We make no pronouncement today on whether the meaning of “petitioner” may be broader than “petitioning creditor” under the bankruptcy code. Instead, we hold that only “petitioning creditors” — i.e., entities that file a petition under § 303(b) or join it under § 303(c) — are parties to the contested matter and therefore properly before the bankruptcy court on a motion for fees. See DVI Receivables XIV, LLC v. Rosenberg, 500 B.R. 174, 177 (S.D.Fla.2013) (noting that the bankruptcy court “ordered Rosenberg to convert the Motion into an adversary complaint — or, in the alternative, to withdraw the Motion and file a new adversary complaint — so that the court could have jurisdiction over these additional parties” and that Rosenberg obliged).

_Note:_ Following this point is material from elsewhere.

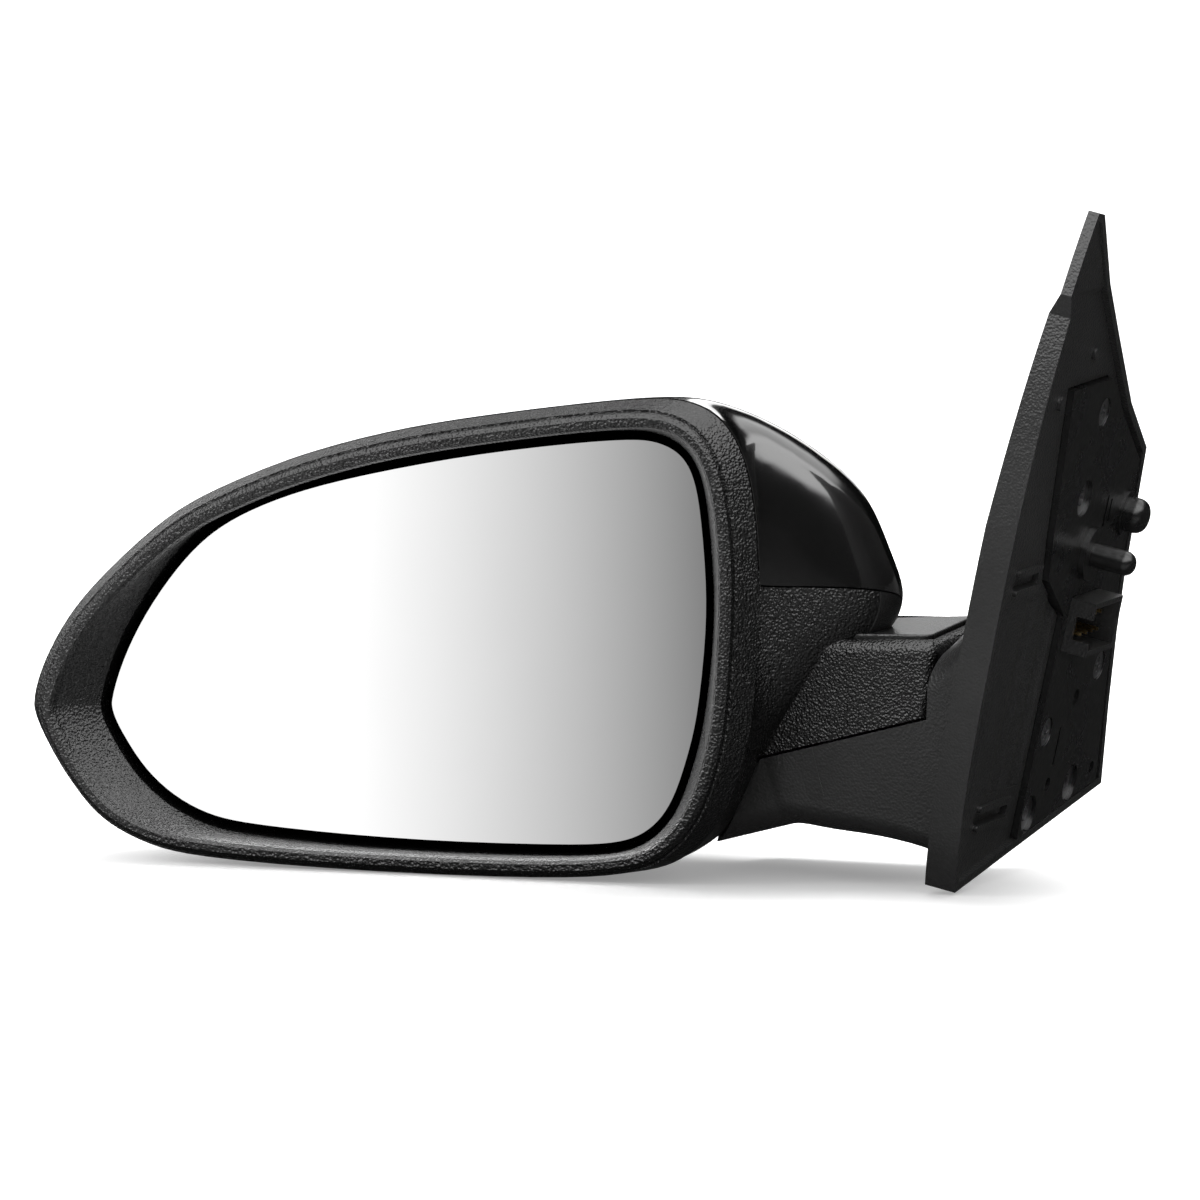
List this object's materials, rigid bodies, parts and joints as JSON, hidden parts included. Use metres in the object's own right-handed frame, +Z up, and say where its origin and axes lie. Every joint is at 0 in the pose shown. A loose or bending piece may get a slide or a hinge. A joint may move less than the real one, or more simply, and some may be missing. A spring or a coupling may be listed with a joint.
{
  "type": "car side mirror",
  "caption": "Power door mirror with a folding head on a tilted pivot, a glass that pans and tilts, and a triangular base that bolts to the door.",
  "frame": {"origin": "on the door mounting face, on the flat casting below the locating pegs", "axes": "+X inboard towards the door, -Y rearward, the way the glass faces, +Z up; the door face leans 12.5 degrees inboard at the top"},
  "size_m": [0.3293, 0.1307, 0.2015],
  "materials": {
    "housing": "fine pebble texture, matte",
    "cap": "high gloss",
    "lower_cover": "smooth satin",
    "base_plastic": "satin",
    "casting": "semi-matt black over a casting",
    "mirror_face": "first-surface reflection",
    "heater_film": "thin film",
    "holder_plastic": "matte",
    "pale_plastic": "smooth, natural acetal",
    "grey_plastic": "smooth",
    "frame_metal": "as cast",
    "steel": "zinc plated",
    "spring_steel": "oiled",
    "brass": "plain",
    "bush_plastic": "smooth",
    "wire_sleeve": "woven tape"
  },
  "bodies": {
    "base": {"base_cover": "base_plastic", "base_bracket": "casting", "threaded_inserts": "steel", "base_screws": "steel", "connector_shell": "base_plastic", "connector_pins": "brass", "base_harness": "wire_sleeve", "pivot_post": "steel", "detent_ring": "spring_steel", "spring_washer": "steel", "retaining_ring": "spring_steel", "fold_spring": "spring_steel"},
    "head": {"rear_housing": "housing", "cap_cover": "cap", "lower_front_cover": "lower_cover", "neck_cover": "lower_cover", "head_frame": "frame_metal", "frame_screws": "steel", "pivot_bush": "bush_plastic", "head_harness": "wire_sleeve", "actuator_base": "grey_plastic", "actuator_cover": "grey_plastic", "actuator_screws": "steel", "pan_motor": "steel", "tilt_motor": "steel", "pan_worm": "pale_plastic", "tilt_worm": "pale_plastic"},
    "gimbal": {"gimbal_ring": "pale_plastic"},
    "glass": {"mirror_glass": "mirror_face", "heater_pad": "heater_film", "heater_terminals": "brass", "glass_holder": "holder_plastic"},
    "pan_jack": {"pan_jackscrew": "pale_plastic"},
    "tilt_jack": {"tilt_jackscrew": "pale_plastic"},
    "pan_nut": {"pan_nut_gear": "pale_plastic"},
    "tilt_nut": {"tilt_nut_gear": "pale_plastic"}
  },
  "joints": [
    {"name": "head_fold", "type": "hinge", "parent": "base", "child": "head", "pos_m": [-0.0633, -0.018, -0.0174], "axis": [-0.2588, 0, 0.9659], "range_deg": [-58, 58]},
    {"name": "mirror_pan", "type": "hinge", "parent": "head", "child": "gimbal", "pos_m": [-0.1774, -0.048, 0.0077], "axis": [0, 0, 1], "range_deg": [-7.5, 7.5]},
    {"name": "mirror_tilt", "type": "hinge", "parent": "gimbal", "child": "glass", "pos_m": [-0.1774, -0.048, 0.0077], "axis": [1, 0, 0], "range_deg": [-7.5, 7.5]},
    {"name": "pan_jack_slide", "type": "slide", "parent": "head", "child": "pan_jack", "axis": [0, 1, 0], "range_m": [-0.0034, 0.0034]},
    {"name": "tilt_jack_slide", "type": "slide", "parent": "head", "child": "tilt_jack", "axis": [0, 1, 0], "range_m": [-0.0034, 0.0034]},
    {"name": "pan_nut_spin", "type": "hinge", "parent": "head", "child": "pan_nut", "pos_m": [-0.1524, -0.026, 0.0077], "axis": [0, 1, 0], "range_deg": [-300, 300]},
    {"name": "tilt_nut_spin", "type": "hinge", "parent": "head", "child": "tilt_nut", "pos_m": [-0.1774, -0.026, -0.0173], "axis": [0, 1, 0], "range_deg": [-300, 300]}
  ],
  "couplings": [
    {"joint": "pan_jack_slide", "follows": "mirror_pan", "m_per_rad": 0.025},
    {"joint": "tilt_jack_slide", "follows": "mirror_tilt", "m_per_rad": 0.025},
    {"joint": "pan_nut_spin", "follows": "mirror_pan", "ratio": 39.27},
    {"joint": "tilt_nut_spin", "follows": "mirror_tilt", "ratio": 39.27}
  ]
}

Schmidt and Wafford were not signatories to the original involuntary petition; therefore, they are not parties to the contested matter, and McMillan must serve them with process to bring them within the jurisdiction of the bankruptcy court. Because he seeks to “recover money” from the Appellees, McMillan’s action is properly brought as an adversary proceeding under Rule 7001.3 We agree with *211the district court that McMillan must serve Schmidt and Wafford with a summons and a complaint in accordance with Bankruptcy Rule 7004(b)(1) to subject them to the jurisdiction of the bankruptcy court.
III. CONCLUSION
For the foregoing reason, we AFFIRM the district court’s dismissal of McMillan’s motion for fees.
Pursuant to 5th Cir. R. 47.5, the court has determined that this opinion should not be published and is not precedent except under the limited circumstances set forth in 5th Cir.. R. 47.5.4.
. Before the district court affirmed, it granted a motion to dismiss with prejudice all claims against Aigner.
. Rule 7004 provides the requirements for service of process in an adversary proceeding, which begins with a summons.
. See, e.g., In re Dean, 359 B.R. 218, 222 (Bankr.C.D.Ill.2006) (collecting cases and noting that "[s]everal courts have held that if a party seeks recovery of damages ... this falls within Rule 7001(1) and the matter *211should be brought as an adversary proceeding”).